Our Blessed Mother, and Her chaste spouse Saint Joseph, TAUGHT GOD HIMSELF TO PRAY!
I have been reflecting very much lately about Our Blessed Mother in thinking about the practicalities of Her Holy life.
The last that we hear of Our Blessed Mother in the Gospels is when we are told… “standing by the cross of Jesus were His Mother and His Mother’s sister, Mary the wife of Clopas, and Mary Magdalene. When Jesus saw His Mother and the disciple whom He loved standing nearby, He said to His mother, ‘Woman, behold, your son!’ Then He said to the disciple, ‘Behold, your Mother!’ And from that hour the disciple took her to His own home” (John 19:25-27). How practical that was! “Here is Your son and You be a Mother to him now, as You were a Mother to Me…” That is what Christ said. He said, put into practice the skills that You have learned in being my Mother – love him, care for him, protect him, teach him…
But that is not where the story ends in the Bible for Our Blessed Mother… In the Acts of the Apostles we hear about Her again, “…went up to the upper room, where they were staying, Peter and John and James and Andrew, Philip and Thomas, Bartholomew and Matthew, James the son of Alphaeus and Simon the Zealot and Judas the son of James … (and) these with one accord were devoting themselves to prayer, together with the women and Mary the Mother of Jesus, and His brothers.” (Acts 1:14).
I have reflected on this final scene from the Acts of the Apostles very much over the last few months. After all, each time we hear about Our Blessed Mother in the Bible she is being of service to someone…
She was of service to God as His Handmaid. She was of service to Saint Elizabeth during the final trimester of her pregnancy. She was of service to Christ through His birth and in moving around with Her chaste spouse Saint Joseph to protect Him and present Him at the Temple, and in searching for Him when He was lost for three days. She was of service to Christ in following Him during His public life. And She was of service to Him on the Cross.
But it was more than that…
I can imagine Her there in that room after Her Blessed Son’s death – right there with the apostles and the other women. I can imagine Her grief – and I can see it translated to perfect service. I can see Her casting off Her own sorrow to tend to the souls of those whom He loved.
For it seems that Our Lady was the practical one. She was the one who got in there and got things done.
How much more practical could She be in Her Holiness. After all, was it not Our Blessed Mother, who burped and washed the bottom of the Son of Man? How much more practical can you get than that? It was She who cleaned up the mess when He was learning to use a bathroom. It was She who sang Him to sleep and settled Him when He had colic or an upset tummy or a runny nose. It was She who laughed at His infant antics. It was She who spoke to Him about His day in the afternoon when He finished His work. It was She who taught Him to pray!
Just think about that for a moment… Our Blessed Mother, and Her chaste spouse Saint Joseph TAUGHT GOD HIMSELF TO PRAY – and the miracle is, that He taught them back!
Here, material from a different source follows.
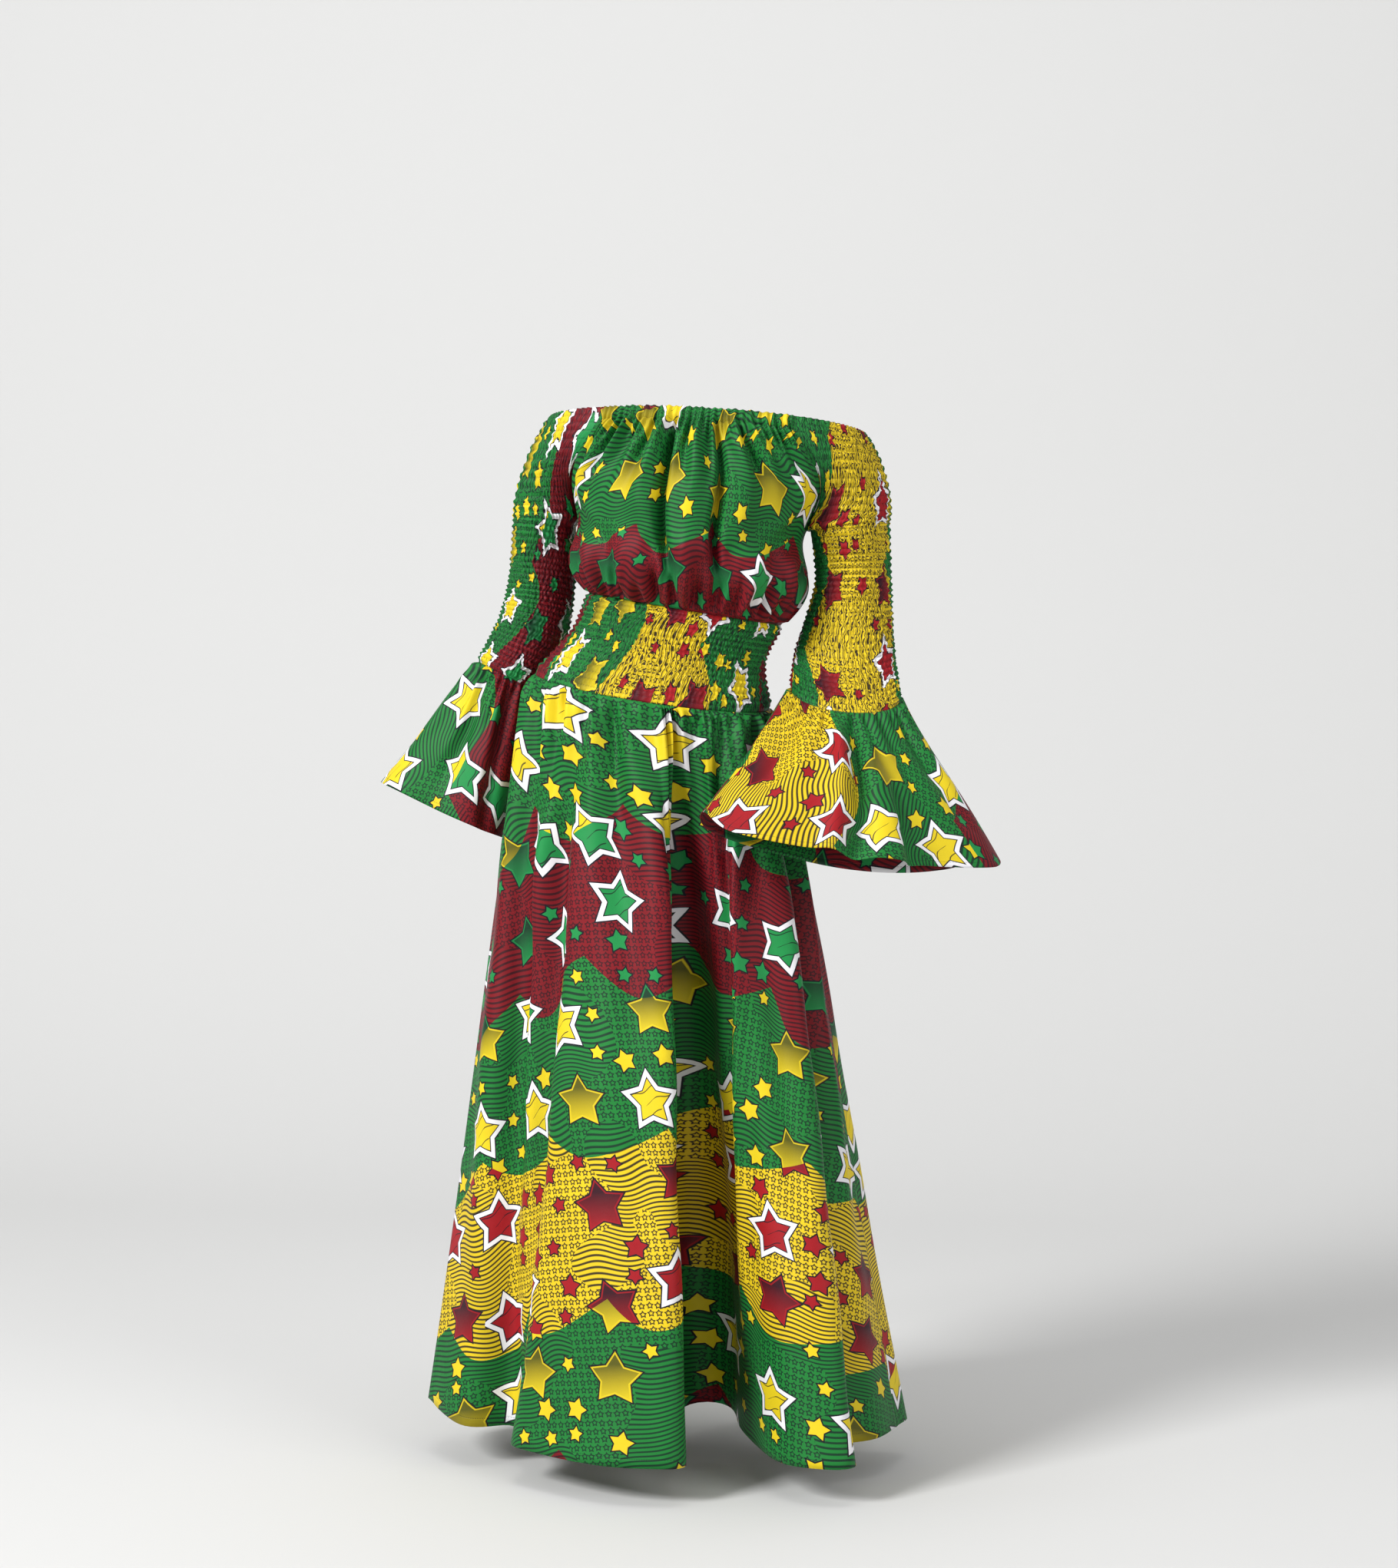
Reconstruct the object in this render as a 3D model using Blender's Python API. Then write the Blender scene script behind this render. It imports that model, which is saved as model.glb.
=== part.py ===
"""An off-the-shoulder ankara wax print dress, in the hollow form that it has when it is worn.

The front faces -Y and +Z is up, in metres. The origin is the middle of the elastic neckline.
Each piece that a maker would cut is one closed wall of cloth, and the pieces stand a seam's gap apart.
"""

import math
from collections import namedtuple

import bmesh
import bpy
from mathutils import Matrix, Vector

WALL = 0.0015
SEAM_GAP = 0.0003

# The elastic casing round the neckline, and the rows of elastic in the shirred pieces.
CASING_SHARE = 0.07
CASING_RAISE = 0.0012
SHIRR_RAISE = 0.0026
SHIRR_PUCKER = 0.0009

# Share of the bodice's height, from the neckline down, where the armhole ends under the arm.
UNDERARM = 0.55
NECK_EDGE_ANGLE = 38.0
SIDE_ANGLE = 90.0
UNDERARM_CLEARANCE = 0.007
UNDERARM_EASE_ROWS = 4
UNDERARM_EASE_SHARE = 0.16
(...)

Because it was She who managed the practical day to day functioning of God Himself, when He was too young and too small to manage it Himself!
And there are two parts to this practicality… There is Her and then there is Him. Think of the example that She followed in ministering to God Himself, who was unable to minister to Himself due to the weakness of His human form… She humbled Herself through the perfect example of Humility that She tended to – in wiping the bottom and cleaning the mess of God Himself.
It is a humbling thought!
No wonder Our Blessed Mother, was a model of Humility. For She saw God’s own example of Humility and She imitated it!
In a practical sense that meant that Our Blessed Mother did the cooking… I doubt very much that Saint Simon Peter, or Saint Andrew, or Saint Matthew or any of the others – despite all their many talents – were doing the cooking for the group who were waiting inside that room after the death of Christ.
I imagine that the work of maintaining a household of men fell – as it still so often does – to the women of the house. And Our Blessed Mother numbered among them. Perhaps She too cooked and cleaned with them, offering up her efforts to please Her God?
Our Blessed Mother is important to us. Because She learned from God Himself, and She was given to us so that we could learn from Her too… Venerable Fulton Sheen said, “Let those who think that the Church pays too much attention to Mary, give heed to the fact that Our Blessed Lord Himself gave ten times as much of His life to Her as He did to His apostles.”
He has a point. After all, She was – in all practicality – the first person who God saw when He became Man, and surely the first one to clean Him too, and definitely the One who LOVED HIM THE MOST… And, it was to Her that God entrusted His own Holy Face.
For it was Our Blessed Mother who kissed the Holy Face of God!
And what could be more perfectly practical for a Mother to do than that?
For with prayer, I stand on Holy Ground where everything is clear. Here. At the Foot of the Cross.